Technical Bulletin No. 0820: Forestry Operations and Water Quality in the Northeastern States: Overview of Impacts and Assessment of State Implementation of Nonpoint Source Progra
This report assesses silvicultural nonpoint source (NPS) pollution control programs for the twelve northeastern states (Pennsylvania, West Virginia, Maryland, Delaware, New York, New Jersey, Connecticut, Rhode Island, Massachusetts, Vermont, New Hampshire, and Maine). It relies on existing information, supplemented by interviews with state program managers and scientists. This report is current as of year-end 1997. Our principal findings are that:
In their state assessments (“319 reports”) the states, while recognizing data limitations, generally rank silvicultural sources as modest or insignificant compared to other nonpoint sources. Several state assessments do not mention silvicultural sources of pollution at all.
Water quality monitoring, especially in headwater streams, is limited, so that the 319 reports have little field information to rely on. The low level of monitoring seems to reflect a shared impression that logging effects on water quality are currently minor, localized, and generally transitory. NPS monitoring efforts are being directed to more significant problems.
Important coldwater fisheries and spawning areas are found in headwater streams across this region. Even ephemeral streams may be important to the ecology of upstream waters, and they can provide channels for sediment to reach perennial streams.

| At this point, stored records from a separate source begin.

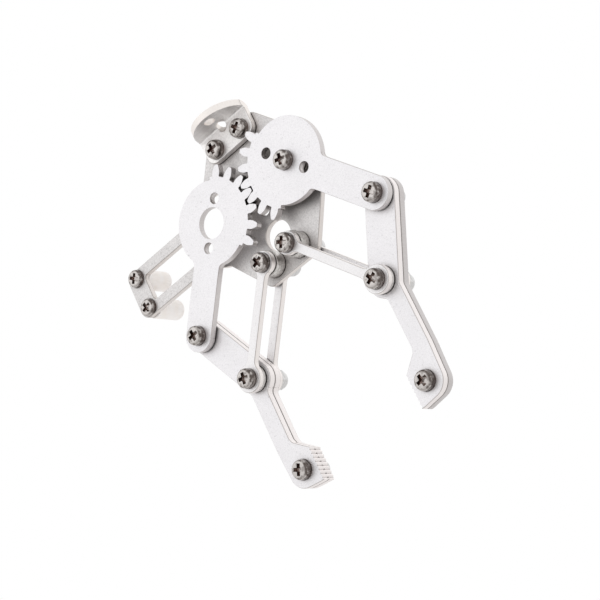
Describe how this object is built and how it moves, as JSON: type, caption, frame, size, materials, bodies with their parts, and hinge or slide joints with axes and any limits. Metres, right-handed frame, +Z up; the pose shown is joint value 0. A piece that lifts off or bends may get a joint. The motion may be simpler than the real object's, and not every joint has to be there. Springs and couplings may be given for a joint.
{
  "type": "electric two finger gripper",
  "caption": "Plate gripper with meshed sector gears that open parallel fingers, a bent wrist bracket and a bar frame that seats a standard servo.",
  "frame": {"origin": "centre of the wrist hole on the top face of the bracket's flange", "axes": "+Z up the gripper axis from the fingertips to the wrist, +X from the drive gear to the driven gear, the gears face -Y"},
  "size_m": [0.0928, 0.0226, 0.1053],
  "materials": {
    "base_plate": "fine blasted and clear anodised sheet",
    "wrist_bracket": "fine blasted and clear anodised sheet",
    "gear_arms": "fine blasted and clear anodised sheet",
    "links": "fine blasted and clear anodised sheet",
    "fingers": "fine blasted and clear anodised sheet",
    "servo_posts": "smooth natural nylon",
    "screws": "dark oiled steel",
    "lock_nuts": "bright zinc plate",
    "spacers": "zinc plated, turned"
  },
  "bodies": {
    "base": {"base_plate": "base_plate", "servo_posts": "servo_posts", "servo_post_screws": "screws", "wrist_bracket": "wrist_bracket", "wrist_bracket_screws": "screws", "wrist_bracket_nuts": "lock_nuts", "driven_gear_bush": "spacers", "driven_gear_screw": "screws", "driven_gear_nut": "lock_nuts", "link_standoffs": "spacers", "link_rear_spacers": "spacers", "link_base_screws": "screws", "link_base_nuts": "lock_nuts"},
    "drive_arm": {"drive_gear_arm": "gear_arms"},
    "driven_arm": {"driven_gear_arm": "gear_arms"},
    "drive_front_link": {"drive_front_link": "links"},
    "drive_rear_link": {"drive_rear_link": "links"},
    "driven_front_link": {"driven_front_link": "links"},
    "driven_rear_link": {"driven_rear_link": "links"},
    "drive_finger": {"drive_finger_front": "fingers", "drive_finger_rear": "fingers", "drive_arm_screw": "screws", "drive_arm_washer": "spacers", "drive_arm_nut": "lock_nuts", "drive_link_screw": "screws", "drive_link_spacer": "spacers", "drive_link_nut": "lock_nuts", "drive_tip_screw": "screws", "drive_tip_nut": "lock_nuts"},
    "driven_finger": {"driven_finger_front": "fingers", "driven_finger_rear": "fingers", "driven_arm_screw": "screws", "driven_arm_washer": "spacers", "driven_arm_nut": "lock_nuts", "driven_link_screw": "screws", "driven_link_spacer": "spacers", "driven_link_nut": "lock_nuts", "driven_tip_screw": "screws", "driven_tip_nut": "lock_nuts"}
  },
  "joints": [
    {"name": "drive_gear_turn", "type": "hinge", "parent": "base", "child": "drive_arm", "pos_m": [-0.015, 0.0033, -0.0257], "axis": [0, 1, 0], "range_deg": [-35, 27.5]},
    {"name": "driven_gear_turn", "type": "hinge", "parent": "base", "child": "driven_arm", "pos_m": [0.015, 0.0033, -0.0257], "axis": [0, 1, 0], "range_deg": [-27.5, 35]},
    {"name": "drive_finger_pivot", "type": "hinge", "parent": "drive_arm", "child": "drive_finger", "pos_m": [-0.03461, 0.0071, -0.05035], "axis": [0, 1, 0], "range_deg": [-27.5, 35]},
    {"name": "driven_finger_pivot", "type": "hinge", "parent": "driven_arm", "child": "driven_finger", "pos_m": [0.03461, 0.0071, -0.05035], "axis": [0, 1, 0], "range_deg": [-35, 27.5]},
    {"name": "drive_front_link_pivot", "type": "hinge", "parent": "base", "child": "drive_front_link", "pos_m": [-0.0048, 0.0024, -0.0459], "axis": [0, 1, 0], "range_deg": [-35, 27.5]},
    {"name": "drive_rear_link_pivot", "type": "hinge", "parent": "base", "child": "drive_rear_link", "pos_m": [-0.0048, 0.0106, -0.0459], "axis": [0, 1, 0], "range_deg": [-35, 27.5]},
    {"name": "driven_front_link_pivot", "type": "hinge", "parent": "base", "child": "driven_front_link", "pos_m": [0.0048, 0.0024, -0.0459], "axis": [0, 1, 0], "range_deg": [-27.5, 35]},
    {"name": "driven_rear_link_pivot", "type": "hinge", "parent": "base", "child": "driven_rear_link", "pos_m": [0.0048, 0.0106, -0.0459], "axis": [0, 1, 0], "range_deg": [-27.5, 35]}
  ],
  "couplings": [
    {"joint": "driven_gear_turn", "follows": "drive_gear_turn", "ratio": -1},
    {"joint": "drive_finger_pivot", "follows": "drive_gear_turn", "ratio": -1},
    {"joint": "driven_finger_pivot", "follows": "drive_gear_turn", "ratio": 1},
    {"joint": "drive_front_link_pivot", "follows": "drive_gear_turn", "ratio": 1},
    {"joint": "drive_rear_link_pivot", "follows": "drive_gear_turn", "ratio": 1},
    {"joint": "driven_front_link_pivot", "follows": "drive_gear_turn", "ratio": -1},
    {"joint": "driven_rear_link_pivot", "follows": "drive_gear_turn", "ratio": -1}
  ]
}
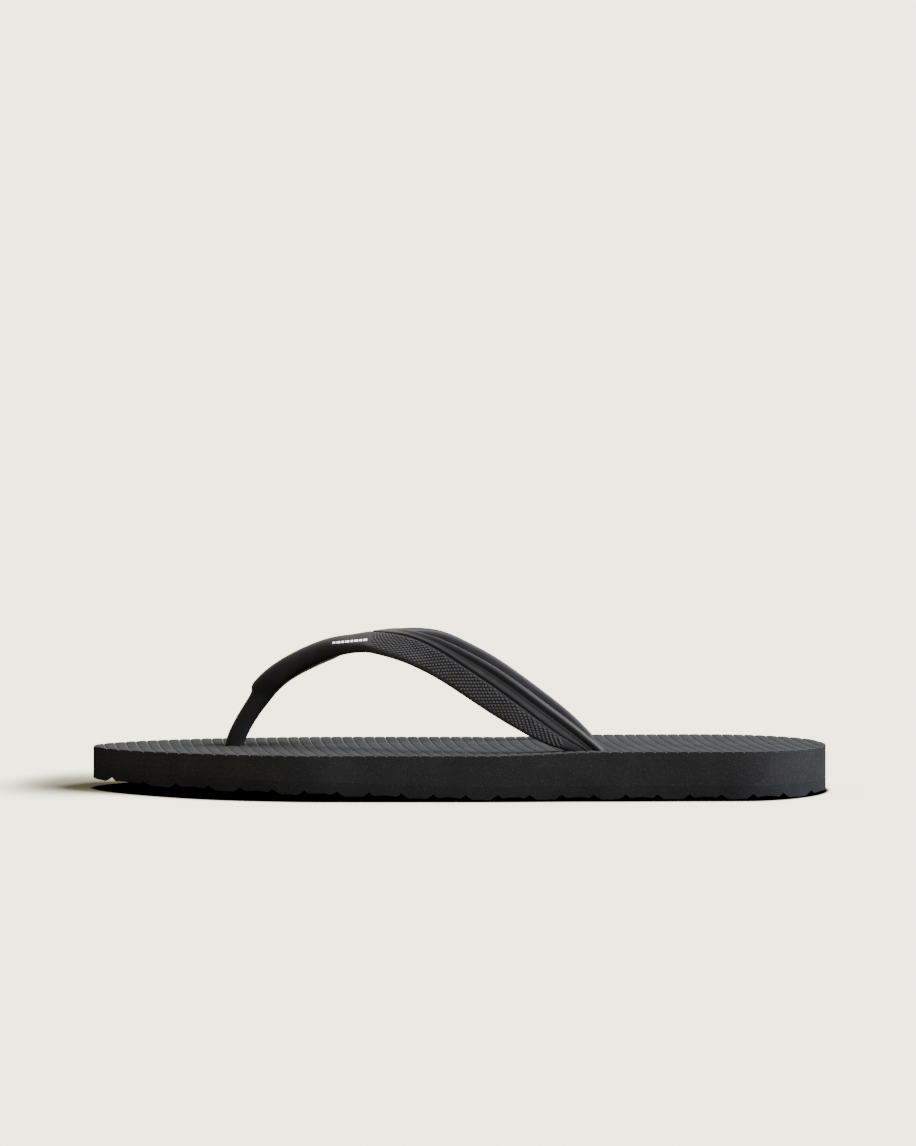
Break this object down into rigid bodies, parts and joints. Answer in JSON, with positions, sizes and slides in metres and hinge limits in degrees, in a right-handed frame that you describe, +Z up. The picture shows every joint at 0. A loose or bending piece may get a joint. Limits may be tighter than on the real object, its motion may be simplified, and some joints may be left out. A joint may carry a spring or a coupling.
{
  "type": "flip flop",
  "caption": "Left flip flop sandal with a laminated foam sole, ribbed footbed, grooved tread and a moulded Y-shaped thong strap held by plugs under the sole.",
  "frame": {"origin": "middle of the ground rectangle that the sandal covers, at the height of the ground", "axes": "+X along the sole to the heel, +Y to the inner side of the foot, +Z up"},
  "size_m": [0.285, 0.098, 0.0622],
  "materials": {
    "footbed_foam": "matte closed-cell foam with fine cross ribs",
    "core_foam": "matte die-cut foam with fine pale speckle",
    "tread_foam": "matte dense foam with cross grooves",
    "strap_rubber": "satin moulded rubber with a pip-textured panel and a smooth band",
    "plug_rubber": "smooth moulded rubber"
  },
  "bodies": {
    "root": {"footbed_sheet": "footbed_foam", "midsole_core": "core_foam", "outsole_tread": "tread_foam", "thong_strap": "strap_rubber", "toe_plug": "plug_rubber", "outer_plug": "plug_rubber", "inner_plug": "plug_rubber"}
  },
  "joints": []
}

Estimates of acres affected by logging and silvicultural activities were prepared in only a few states. Of the region’s 80 million acres of commercial forest, at most only about 2% per year, or 1.6 million acres, are affected by almost 40,000 individual logging operations. Depending on the soils and logging methods used, anywhere from 10% to 40% of this acreage would actually be subject to significant disturbance of mineral soil or forest floor.